Similarly, she will often call around 11am needing to go, when a caregiver will have been there from 7am to 10am and someone will be coming again around noon.

She does not call when a caregiver is there. She is alone at times, and that's when she calls. We wish we could get her on a schedule so she would not have to go when no one is there. She values time to herself and doesn't even love having the caregivers there for three hours at a time right now, but if she can't get on a schedule we don't know what the alternative is besides more caregiver hours?
Based on her condition, I'd have someone there with her at all times. Does she qualify for a inpatient Hospice center?

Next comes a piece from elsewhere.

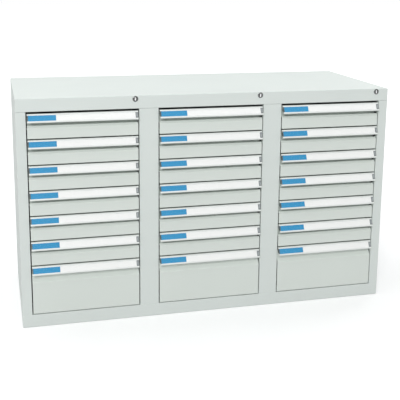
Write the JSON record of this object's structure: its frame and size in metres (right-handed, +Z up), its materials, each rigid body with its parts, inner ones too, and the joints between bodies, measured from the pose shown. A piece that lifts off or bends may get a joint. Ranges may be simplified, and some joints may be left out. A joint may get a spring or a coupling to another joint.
{
  "type": "industrial drawer cabinet",
  "caption": "Low steel workshop cabinet with columns of sliding drawers behind full-width label handles, each column locked by its own cylinder lock.",
  "frame": {"origin": "middle of the footprint on the floor, handles included", "axes": "+X along the width to the right as seen from the front, -Y out of the drawer fronts, +Z up"},
  "size_m": [1.5, 0.618, 0.9],
  "materials": {
    "cabinet_paint": "satin powder coat",
    "drawer_paint": "satin powder coat",
    "handle_plastic": "satin",
    "runner_zinc": "zinc plated",
    "lock_metal": "polished",
    "bar_zinc": "zinc plated"
  },
  "bodies": {
    "cabinet": {"base_pan": "cabinet_paint", "top_cover": "cabinet_paint", "side_left": "cabinet_paint", "side_right": "cabinet_paint", "back_panel": "cabinet_paint", "divider_1": "cabinet_paint", "divider_2": "cabinet_paint", "runner_rack_left": "runner_zinc", "runner_rack_right": "runner_zinc", "lock_housing_1": "lock_metal", "lock_housing_2": "lock_metal", "lock_housing_3": "lock_metal"},
    "drawer_1_1": {"drawer_1_1": "drawer_paint", "handle_1_1": "handle_plastic"},
    "drawer_1_2": {"drawer_1_2": "drawer_paint", "handle_1_2": "handle_plastic"},
    "drawer_1_3": {"drawer_1_3": "drawer_paint", "handle_1_3": "handle_plastic"},
    "drawer_1_4": {"drawer_1_4": "drawer_paint", "handle_1_4": "handle_plastic"},
    "drawer_1_5": {"drawer_1_5": "drawer_paint", "handle_1_5": "handle_plastic"},
    "drawer_1_6": {"drawer_1_6": "drawer_paint", "handle_1_6": "handle_plastic"},
    "drawer_1_7": {"drawer_1_7": "drawer_paint", "handle_1_7": "handle_plastic"},
    "drawer_2_1": {"drawer_2_1": "drawer_paint", "handle_2_1": "handle_plastic"},
    "drawer_2_2": {"drawer_2_2": "drawer_paint", "handle_2_2": "handle_plastic"},
    "drawer_2_3": {"drawer_2_3": "drawer_paint", "handle_2_3": "handle_plastic"},
    "drawer_2_4": {"drawer_2_4": "drawer_paint", "handle_2_4": "handle_plastic"},
    "drawer_2_5": {"drawer_2_5": "drawer_paint", "handle_2_5": "handle_plastic"},
    "drawer_2_6": {"drawer_2_6": "drawer_paint", "handle_2_6": "handle_plastic"},
    "drawer_2_7": {"drawer_2_7": "drawer_paint", "handle_2_7": "handle_plastic"},
    "drawer_3_1": {"drawer_3_1": "drawer_paint", "handle_3_1": "handle_plastic"},
    "drawer_3_2": {"drawer_3_2": "drawer_paint", "handle_3_2": "handle_plastic"},
    "drawer_3_3": {"drawer_3_3": "drawer_paint", "handle_3_3": "handle_plastic"},
    "drawer_3_4": {"drawer_3_4": "drawer_paint", "handle_3_4": "handle_plastic"},
    "drawer_3_5": {"drawer_3_5": "drawer_paint", "handle_3_5": "handle_plastic"},
    "drawer_3_6": {"drawer_3_6": "drawer_paint", "handle_3_6": "handle_plastic"},
    "drawer_3_7": {"drawer_3_7": "drawer_paint", "handle_3_7": "handle_plastic"},
    "lock_barrel_1": {"lock_barrel_1": "lock_metal"},
    "lock_bar_1": {"lock_bar_1": "bar_zinc"},
    "lock_barrel_2": {"lock_barrel_2": "lock_metal"},
    "lock_bar_2": {"lock_bar_2": "bar_zinc"},
    "lock_barrel_3": {"lock_barrel_3": "lock_metal"},
    "lock_bar_3": {"lock_bar_3": "bar_zinc"}
  },
  "joints": [
    {"name": "drawer_1_1_slide", "type": "slide", "parent": "cabinet", "child": "drawer_1_1", "axis": [0, -1, 0], "range_m": [0, 0.44]},
    {"name": "drawer_1_2_slide", "type": "slide", "parent": "cabinet", "child": "drawer_1_2", "axis": [0, -1, 0], "range_m": [0, 0.44]},
    {"name": "drawer_1_3_slide", "type": "slide", "parent": "cabinet", "child": "drawer_1_3", "axis": [0, -1, 0], "range_m": [0, 0.44]},
    {"name": "drawer_1_4_slide", "type": "slide", "parent": "cabinet", "child": "drawer_1_4", "axis": [0, -1, 0], "range_m": [0, 0.44]},
    {"name": "drawer_1_5_slide", "type": "slide", "parent": "cabinet", "child": "drawer_1_5", "axis": [0, -1, 0], "range_m": [0, 0.44]},
    {"name": "drawer_1_6_slide", "type": "slide", "parent": "cabinet", "child": "drawer_1_6", "axis": [0, -1, 0], "range_m": [0, 0.44]},
    {"name": "drawer_1_7_slide", "type": "slide", "parent": "cabinet", "child": "drawer_1_7", "axis": [0, -1, 0], "range_m": [0, 0.44]},
    {"name": "drawer_2_1_slide", "type": "slide", "parent": "cabinet", "child": "drawer_2_1", "axis": [0, -1, 0], "range_m": [0, 0.44]},
    {"name": "drawer_2_2_slide", "type": "slide", "parent": "cabinet", "child": "drawer_2_2", "axis": [0, -1, 0], "range_m": [0, 0.44]},
    {"name": "drawer_2_3_slide", "type": "slide", "parent": "cabinet", "child": "drawer_2_3", "axis": [0, -1, 0], "range_m": [0, 0.44]},
    {"name": "drawer_2_4_slide", "type": "slide", "parent": "cabinet", "child": "drawer_2_4", "axis": [0, -1, 0], "range_m": [0, 0.44]},
    {"name": "drawer_2_5_slide", "type": "slide", "parent": "cabinet", "child": "drawer_2_5", "axis": [0, -1, 0], "range_m": [0, 0.44]},
    {"name": "drawer_2_6_slide", "type": "slide", "parent": "cabinet", "child": "drawer_2_6", "axis": [0, -1, 0], "range_m": [0, 0.44]},
    {"name": "drawer_2_7_slide", "type": "slide", "parent": "cabinet", "child": "drawer_2_7", "axis": [0, -1, 0], "range_m": [0, 0.44]},
    {"name": "drawer_3_1_slide", "type": "slide", "parent": "cabinet", "child": "drawer_3_1", "axis": [0, -1, 0], "range_m": [0, 0.44]},
    {"name": "drawer_3_2_slide", "type": "slide", "parent": "cabinet", "child": "drawer_3_2", "axis": [0, -1, 0], "range_m": [0, 0.44]},
    {"name": "drawer_3_3_slide", "type": "slide", "parent": "cabinet", "child": "drawer_3_3", "axis": [0, -1, 0], "range_m": [0, 0.44]},
    {"name": "drawer_3_4_slide", "type": "slide", "parent": "cabinet", "child": "drawer_3_4", "axis": [0, -1, 0], "range_m": [0, 0.44]},
    {"name": "drawer_3_5_slide", "type": "slide", "parent": "cabinet", "child": "drawer_3_5", "axis": [0, -1, 0], "range_m": [0, 0.44]},
    {"name": "drawer_3_6_slide", "type": "slide", "parent": "cabinet", "child": "drawer_3_6", "axis": [0, -1, 0], "range_m": [0, 0.44]},
    {"name": "drawer_3_7_slide", "type": "slide", "parent": "cabinet", "child": "drawer_3_7", "axis": [0, -1, 0], "range_m": [0, 0.44]},
    {"name": "lock_barrel_1_turn", "type": "hinge", "parent": "cabinet", "child": "lock_barrel_1", "pos_m": [-0.3025, -0.291, 0.8875], "axis": [0, 1, 0], "range_deg": [0, 90]},
    {"name": "lock_bar_1_slide", "type": "slide", "parent": "cabinet", "child": "lock_bar_1", "axis": [0, 0, 1], "range_m": [-0.01, 0]},
    {"name": "lock_barrel_2_turn", "type": "hinge", "parent": "cabinet", "child": "lock_barrel_2", "pos_m": [0.1975, -0.291, 0.8875], "axis": [0, 1, 0], "range_deg": [0, 90]},
    {"name": "lock_bar_2_slide", "type": "slide", "parent": "cabinet", "child": "lock_bar_2", "axis": [0, 0, 1], "range_m": [-0.01, 0]},
    {"name": "lock_barrel_3_turn", "type": "hinge", "parent": "cabinet", "child": "lock_barrel_3", "pos_m": [0.6975, -0.291, 0.8875], "axis": [0, 1, 0], "range_deg": [0, 90]},
    {"name": "lock_bar_3_slide", "type": "slide", "parent": "cabinet", "child": "lock_bar_3", "axis": [0, 0, 1], "range_m": [-0.01, 0]}
  ],
  "couplings": [
    {"joint": "lock_barrel_1_turn", "follows": "lock_bar_1_slide", "rad_per_m": -157.07},
    {"joint": "lock_barrel_2_turn", "follows": "lock_bar_2_slide", "rad_per_m": -157.07},
    {"joint": "lock_barrel_3_turn", "follows": "lock_bar_3_slide", "rad_per_m": -157.07}
  ]
}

If your Grandmother is resisting care for something basic like toileting assistance, I'd wonder if she's thinking clearly. It sounds like she doesn't understand reality. I've known of seniors who are bed ridden and they swear that they are okay to stay alone. There is some kind of disconnect and you can't convince them. They just have to be care for, nonetheless.
Helpful Answer (1)
Granddaughter92 Jul 2020
I'm not sure if she qualifies or not, but she is extremely resistant to leaving her home. It's where she wants to die, to be honest, and so moving her to any kind of facility is a last resort.

Her acceptance of the current reality varies depending on her mood. Though not diagnosed, we believe she has some mild dementia starting and has probably had undiagnosed depression for years.

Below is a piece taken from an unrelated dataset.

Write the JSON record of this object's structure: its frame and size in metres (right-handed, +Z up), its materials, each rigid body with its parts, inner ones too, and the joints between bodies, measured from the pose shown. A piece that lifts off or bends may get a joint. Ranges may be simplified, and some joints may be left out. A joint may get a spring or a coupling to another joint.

I believe she overall understands that she really can't use the bathroom on her own. That said, she has managed to go a couple times recently, but it's honestly a 50/50 chance she'll fall. A couple times she nearly cried at the thought of someone coming for three hours when she wants to be alone in the evening to watch TV, or sleep in the mornings most, but she hasn't asked us to cancel any of the appointments so far, which was our fear. I get it to be honest. Three hours is a long time to have someone you don't know well sitting around in your living room. We try to build up tasks for them to do, but with someone there five days a week there just isn't much.

She constantly guilts my Dad for not doing enough even though his life essentially revolves around her at this point. She questions how much time he spends with his girlfriend, if he's going to spend the night with her (she lives out of town) when she should know he can't because he needs to be on call for her, she claims that she "doesn't know if he's going to come" when she calls him for help even though he always does...

I anticipate that a tough conversation is looming where we need to basically say, if you don't want to be in a nursing home, you need to have people over here all day to help you when you need to go to the bathroom. Guess I'm just grasping at straws to avoid that because we are both dreading it.